● **What you will do**
Write the data out again in full, with no departure from the original.

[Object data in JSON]
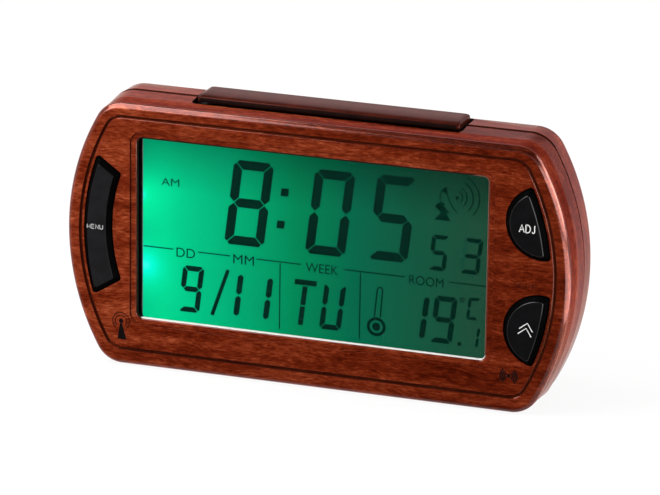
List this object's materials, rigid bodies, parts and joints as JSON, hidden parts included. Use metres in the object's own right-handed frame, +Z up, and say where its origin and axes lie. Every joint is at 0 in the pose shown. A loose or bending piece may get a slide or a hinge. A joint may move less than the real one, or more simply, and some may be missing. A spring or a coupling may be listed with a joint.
{
  "type": "radio-controlled alarm clock",
  "caption": "Desk alarm clock with a bulging-sided wood-look case, back-lit digital display, snooze bar on top, front buttons and a battery door behind.",
  "frame": {"origin": "under the middle of the whole clock, on the table", "axes": "+X to the viewer's right, +Y from the front face to the back, +Z up"},
  "size_m": [0.1486, 0.0396, 0.0792],
  "materials": {
    "wood_print": "glossy printed wood grain",
    "dark_gloss": "high gloss",
    "key_black": "satin",
    "pale_rubber": "satin",
    "clear_lens": "clear",
    "lcd_glass": "clear",
    "green_guide": "glowing green",
    "white_sheet": "matte",
    "black_plastic": "matte",
    "black_rubber": "matte",
    "circuit_board": "satin solder mask",
    "epoxy": "glossy",
    "steel": "plated",
    "cell_sleeve": "printed sleeve",
    "ferrite": "matte",
    "copper_wire": "enamelled copper",
    "brass_disc": "plain",
    "wire_black": "satin",
    "wire_red": "satin"
  },
  "bodies": {
    "case": {"front_case": "wood_print", "rear_case": "wood_print", "key_dome_mode": "pale_rubber", "key_dome_set": "pale_rubber", "key_dome_up": "pale_rubber", "display_lens": "clear_lens", "lcd_front_glass": "lcd_glass", "lcd_rear_glass": "lcd_glass", "light_guide": "green_guide", "led_upper": "green_guide", "led_lower": "green_guide", "reflector_sheet": "white_sheet", "lcd_frame": "black_plastic", "snooze_switch": "black_plastic", "zebra_strip": "black_rubber", "foot_1": "black_rubber", "foot_2": "black_rubber", "foot_3": "black_rubber", "foot_4": "black_rubber", "main_board": "circuit_board", "receiver_board": "circuit_board", "controller_blob": "epoxy", "temperature_sensor": "epoxy", "quartz_crystal": "steel", "board_screw_1": "steel", "board_screw_2": "steel", "board_screw_3": "steel", "board_screw_4": "steel", "case_screw_1": "steel", "case_screw_2": "steel", "case_screw_3": "steel", "case_screw_4": "steel", "contact_spring_minus": "steel", "contact_plate_plus": "steel", "contact_link": "steel", "cell_upper": "cell_sleeve", "cell_lower": "cell_sleeve", "ferrite_rod": "ferrite", "antenna_coil": "copper_wire", "antenna_lead": "copper_wire", "buzzer": "brass_disc", "buzzer_lead": "wire_black", "battery_lead_minus": "wire_black", "battery_lead_plus": "wire_red"},
    "mode_button": {"mode_button": "key_black"},
    "set_button": {"set_button": "key_black"},
    "up_button": {"up_button": "key_black"},
    "snooze_bar": {"snooze_bar": "dark_gloss"},
    "battery_door": {"battery_door": "wood_print"}
  },
  "joints": [
    {"name": "mode_press", "type": "slide", "parent": "case", "child": "mode_button", "axis": [0, 1, 0], "range_m": [0, 0.0008], "stiffness_N_per_m": 500, "springref_m": -0.0008},
    {"name": "set_press", "type": "slide", "parent": "case", "child": "set_button", "axis": [0, 1, 0], "range_m": [0, 0.0008], "stiffness_N_per_m": 500, "springref_m": -0.0008},
    {"name": "up_press", "type": "slide", "parent": "case", "child": "up_button", "axis": [0, 1, 0], "range_m": [0, 0.0008], "stiffness_N_per_m": 500, "springref_m": -0.0008},
    {"name": "snooze_press", "type": "slide", "parent": "case", "child": "snooze_bar", "axis": [0, 0, -1], "range_m": [0, 0.0015], "stiffness_N_per_m": 500, "springref_m": -0.001},
    {"name": "battery_door_open", "type": "hinge", "parent": "case", "child": "battery_door", "pos_m": [0, 0.01975, 0.0096], "axis": [-1, 0, 0], "range_deg": [0, 45]}
  ]
}
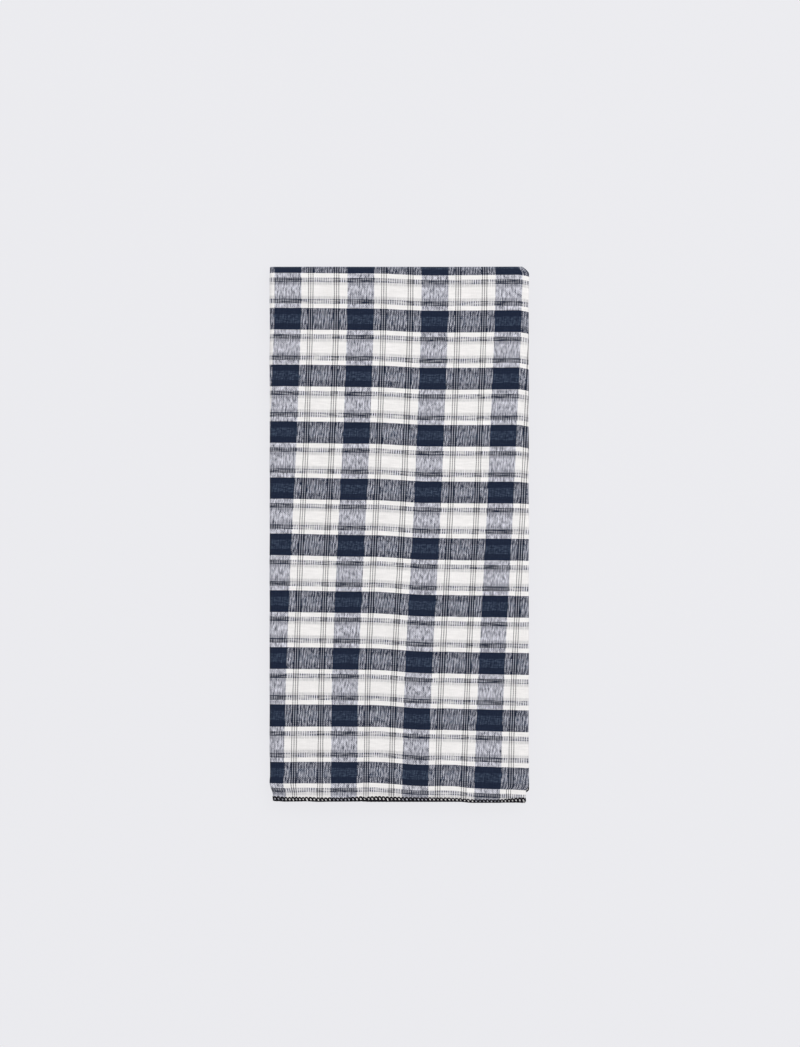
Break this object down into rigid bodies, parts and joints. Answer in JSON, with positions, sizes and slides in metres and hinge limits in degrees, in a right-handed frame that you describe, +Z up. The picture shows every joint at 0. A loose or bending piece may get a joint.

● **Correct response**
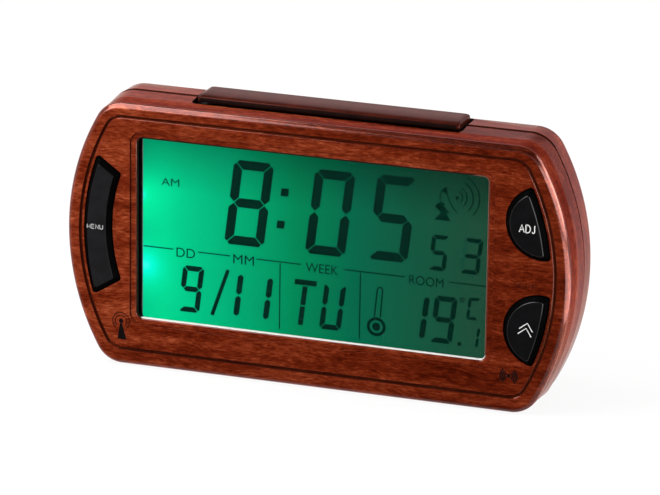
List this object's materials, rigid bodies, parts and joints as JSON, hidden parts included. Use metres in the object's own right-handed frame, +Z up, and say where its origin and axes lie. Every joint is at 0 in the pose shown. A loose or bending piece may get a slide or a hinge. A joint may move less than the real one, or more simply, and some may be missing. A spring or a coupling may be listed with a joint.
{
  "type": "radio-controlled alarm clock",
  "caption": "Desk alarm clock with a bulging-sided wood-look case, back-lit digital display, snooze bar on top, front buttons and a battery door behind.",
  "frame": {"origin": "under the middle of the whole clock, on the table", "axes": "+X to the viewer's right, +Y from the front face to the back, +Z up"},
  "size_m": [0.1486, 0.0396, 0.0792],
  "materials": {
    "wood_print": "glossy printed wood grain",
    "dark_gloss": "high gloss",
    "key_black": "satin",
    "pale_rubber": "satin",
    "clear_lens": "clear",
    "lcd_glass": "clear",
    "green_guide": "glowing green",
    "white_sheet": "matte",
    "black_plastic": "matte",
    "black_rubber": "matte",
    "circuit_board": "satin solder mask",
    "epoxy": "glossy",
    "steel": "plated",
    "cell_sleeve": "printed sleeve",
    "ferrite": "matte",
    "copper_wire": "enamelled copper",
    "brass_disc": "plain",
    "wire_black": "satin",
    "wire_red": "satin"
  },
  "bodies": {
    "case": {"front_case": "wood_print", "rear_case": "wood_print", "key_dome_mode": "pale_rubber", "key_dome_set": "pale_rubber", "key_dome_up": "pale_rubber", "display_lens": "clear_lens", "lcd_front_glass": "lcd_glass", "lcd_rear_glass": "lcd_glass", "light_guide": "green_guide", "led_upper": "green_guide", "led_lower": "green_guide", "reflector_sheet": "white_sheet", "lcd_frame": "black_plastic", "snooze_switch": "black_plastic", "zebra_strip": "black_rubber", "foot_1": "black_rubber", "foot_2": "black_rubber", "foot_3": "black_rubber", "foot_4": "black_rubber", "main_board": "circuit_board", "receiver_board": "circuit_board", "controller_blob": "epoxy", "temperature_sensor": "epoxy", "quartz_crystal": "steel", "board_screw_1": "steel", "board_screw_2": "steel", "board_screw_3": "steel", "board_screw_4": "steel", "case_screw_1": "steel", "case_screw_2": "steel", "case_screw_3": "steel", "case_screw_4": "steel", "contact_spring_minus": "steel", "contact_plate_plus": "steel", "contact_link": "steel", "cell_upper": "cell_sleeve", "cell_lower": "cell_sleeve", "ferrite_rod": "ferrite", "antenna_coil": "copper_wire", "antenna_lead": "copper_wire", "buzzer": "brass_disc", "buzzer_lead": "wire_black", "battery_lead_minus": "wire_black", "battery_lead_plus": "wire_red"},
    "mode_button": {"mode_button": "key_black"},
    "set_button": {"set_button": "key_black"},
    "up_button": {"up_button": "key_black"},
    "snooze_bar": {"snooze_bar": "dark_gloss"},
    "battery_door": {"battery_door": "wood_print"}
  },
  "joints": [
    {"name": "mode_press", "type": "slide", "parent": "case", "child": "mode_button", "axis": [0, 1, 0], "range_m": [0, 0.0008], "stiffness_N_per_m": 500, "springref_m": -0.0008},
    {"name": "set_press", "type": "slide", "parent": "case", "child": "set_button", "axis": [0, 1, 0], "range_m": [0, 0.0008], "stiffness_N_per_m": 500, "springref_m": -0.0008},
    {"name": "up_press", "type": "slide", "parent": "case", "child": "up_button", "axis": [0, 1, 0], "range_m": [0, 0.0008], "stiffness_N_per_m": 500, "springref_m": -0.0008},
    {"name": "snooze_press", "type": "slide", "parent": "case", "child": "snooze_bar", "axis": [0, 0, -1], "range_m": [0, 0.0015], "stiffness_N_per_m": 500, "springref_m": -0.001},
    {"name": "battery_door_open", "type": "hinge", "parent": "case", "child": "battery_door", "pos_m": [0, 0.01975, 0.0096], "axis": [-1, 0, 0], "range_deg": [0, 45]}
  ]
}
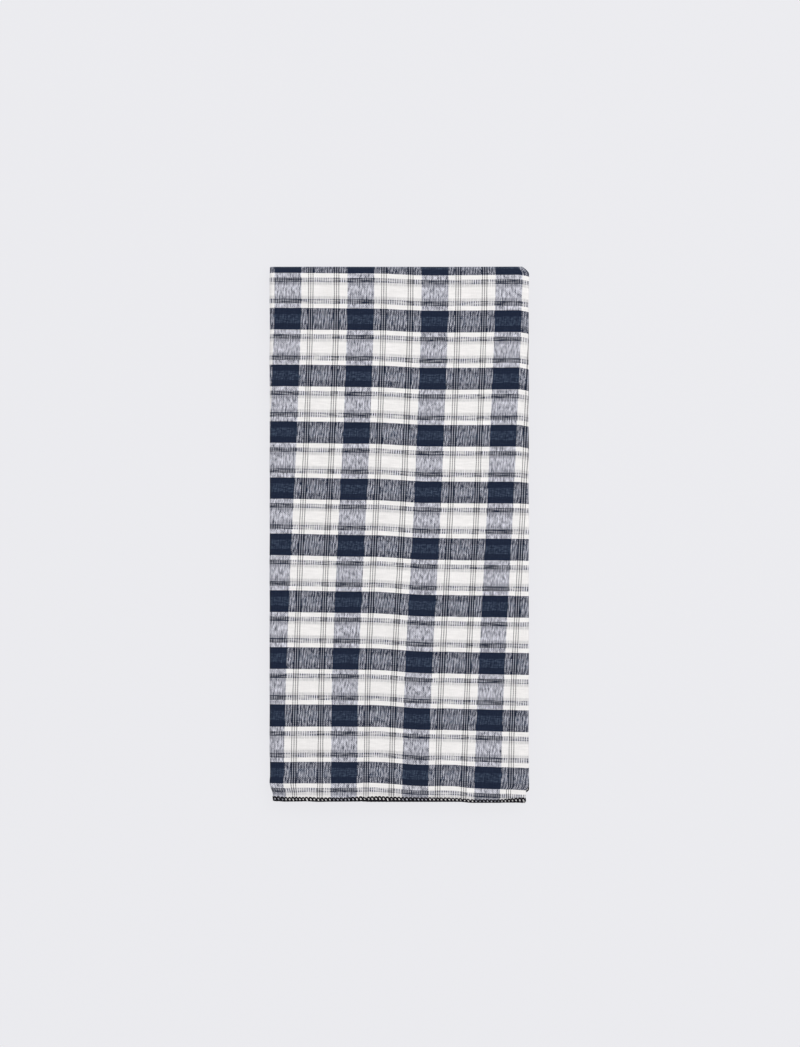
Break this object down into rigid bodies, parts and joints. Answer in JSON, with positions, sizes and slides in metres and hinge limits in degrees, in a right-handed frame that you describe, +Z up. The picture shows every joint at 0. A loose or bending piece may get a joint.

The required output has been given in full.